For too long, coaches have used minimum fitness standards to support and at times justify selections. Rigid black and white standards may come with good intentions (yes we want fit players), although is fraught with challenges, which can often leave coaches with egg on their face.
A coach recently talked about coaching a school rugby 7s team, where the team (actually he) set level 14 on the beep test as the minimum standard to be selected for the national tournament team. The big day arrived and the players stood on the line ready to go. Guess what happened? Not one player got to level 14. So now the coach was in the position of having to pull the entire team out after 2 months of preparation. Thinking quickly, he ran through the possible explanations for the failed fitness test:
a. They weren’t fit enough
b. The CD (remember those?) was playing too fast
c. The distance between shuttles was over the mandatory 20m
The coach decided to go with option B (after expertly examining the CD player) and they all got to go to the tournament. Now imagine if half the team got the standard and half the team didn’t. What would the coach do then? Play with 5? Don’t think so.
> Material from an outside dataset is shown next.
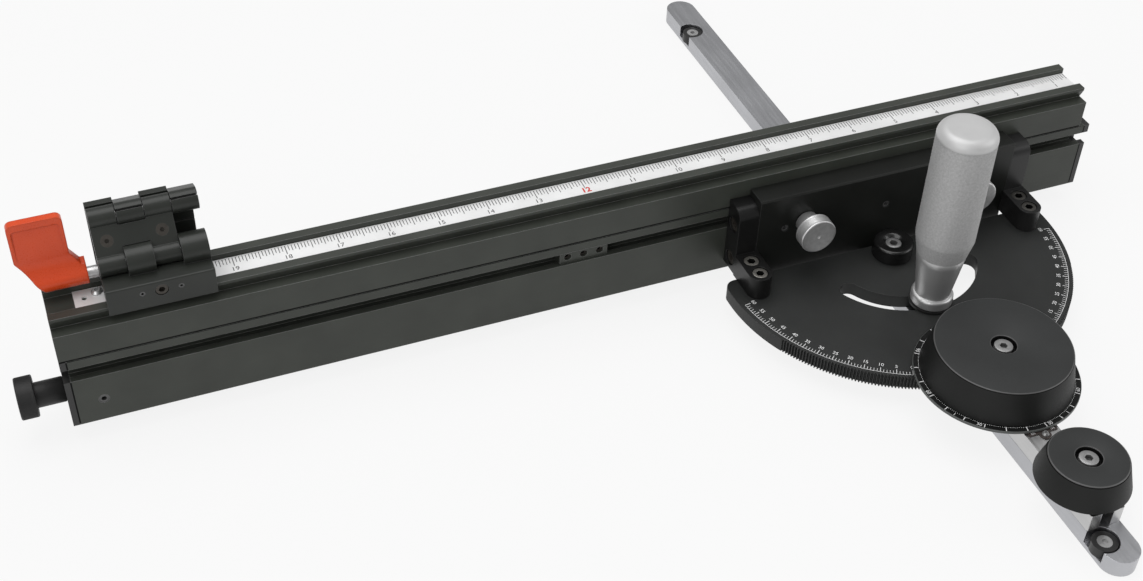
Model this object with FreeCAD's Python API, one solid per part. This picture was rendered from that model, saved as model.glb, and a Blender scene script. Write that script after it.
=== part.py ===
import FreeCAD, Part
import math
import os

# A saw's miter gauge: a guide bar with a swivelling protractor head, a rim gear and pinion for fine
# angle setting, a telescoping fence with a rule, and a flip stop that slides on the fence.
# Millimetres. +X runs along the fence, +Y is the feed direction (away from the operator), +Z is up.
# The origin is on the swivel axis, in the plane of the bar's underside.

Vector = FreeCAD.Vector
X_AXIS = Vector(1, 0, 0)
Y_AXIS = Vector(0, 1, 0)
Z_AXIS = Vector(0, 0, 1)

# Clearances
RUNNING_GAP = 0.1
SLIDE_GAP = 0.25
SHAFT_GAP = 0.06
HINGE_GAP = 0.3

# Guide bar
BAR_WIDTH = 18.2
BAR_THICKNESS = 9.5
BAR_BACK = 281.0
BAR_END_MARGIN = 15.4
POCKET_GAP = 1.6
POCKET_SHIFT = 1.4
POCKET_DEPTH = 7.0
FRONT_POCKET_GAP = 6.6
BACK_POCKET_SETBACK = 35.4
GLIDE_RADIUS = 6.2
GLIDE_HEIGHT = 5.4
GLIDE_PROUD = 0.7
GLIDE_SCREW_RADIUS = 2.0
GLIDE_SCREW_HEAD = 3.6

# Swivel
BUSHING_FLANGE_RADIUS = 10.7
BUSHING_FLANGE_HEIGHT = 8.6
BUSHING_NECK_RADIUS = 5.0
PIVOT_SCREW_RADIUS = 2.5
PIVOT_HEAD_RADIUS = 4.2
PIVOT_HEAD_HEIGHT = 4.6
PIVOT_SCREW_GRIP = 7.0

# Protractor plate and its rim gear
PLATE_THICKNESS = 7.5
PLATE_BACK_Y = 8.8
PLATE_CORNER_RADIUS = 6.0
RIM_PITCH_RADIUS = 95.0
RIM_TEETH = 360
RIM_TOOTHED_ANGLE = 64.5
PRESSURE_ANGLE = 20.0
BACKLASH = 0.14
SLOT_END_ANGLE = 62.0
SLOT_HALF_WIDTH = 5.4

# Clamp handle
HANDLE_RIM_INSET = 54.8
HANDLE_WASHER_RADIUS = 11.6
HANDLE_WASHER_HEIGHT = 1.3
HANDLE_STUD_RADIUS = 4.0
HANDLE_STUD_GRIP = 7.5
HANDLE_STUD_RISE = 30.0
HANDLE_RING_RADIUS = 10.9
HANDLE_RING_HEIGHT = 5.6
HANDLE_WAIST_RADIUS = 9.1
HANDLE_SEAM_RADIUS = 12.8
HANDLE_SEAM_HEIGHT = 32.4
HANDLE_GRIP_RADIUS = 15.0
HANDLE_GRIP_START = 42.0
HANDLE_LENGTH = 109.0
HANDLE_CROWN = 7.0

# Micro-adjust block, pinion and wheel
PINION_TEETH = 24
PINION_CLEARANCE = 0.4
BLOCK_HEIGHT = 9.8
BLOCK_OVERHANG = 21.1
BLOCK_BACK_GAP = 0.6
BLOCK_FLOOR = 1.2
BLOCK_SLOT_WIDTH = 6.4
BLOCK_SLOT_MARGIN = 5.0
BLOCK_TRAVEL = 3.0
GUIDE_PIN_RADIUS = 2.0
GUIDE_PIN_RISE = 4.0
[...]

Minimum fitness standards are often used because they are easy to measure... Get this many, get under that time, lift this much, run this fast... are all easy ways to capture a players ‘ability.’ We need to think more deeply about this and whether ‘standards’ are needed?
This approach might have its place for the All Blacks or Silver Ferns, but using minimum standards in community, youth and kids sport comes with some warning. We all know the players that never quite make the standard but get selected as they are either a). really good (and will help us win) or b). really crucial to fielding a team (there is no one else). Backing yourself into a corner and reversing on ‘standards’ will decimate a team culture as trust will be lost.
So challenge yourself to think hard about what place fitness standards have (and to reiterate again, yes we want fit players). And if you are in the envious position of having to make selections, are you really prepared to put a line in the sand, even if that means not having enough players?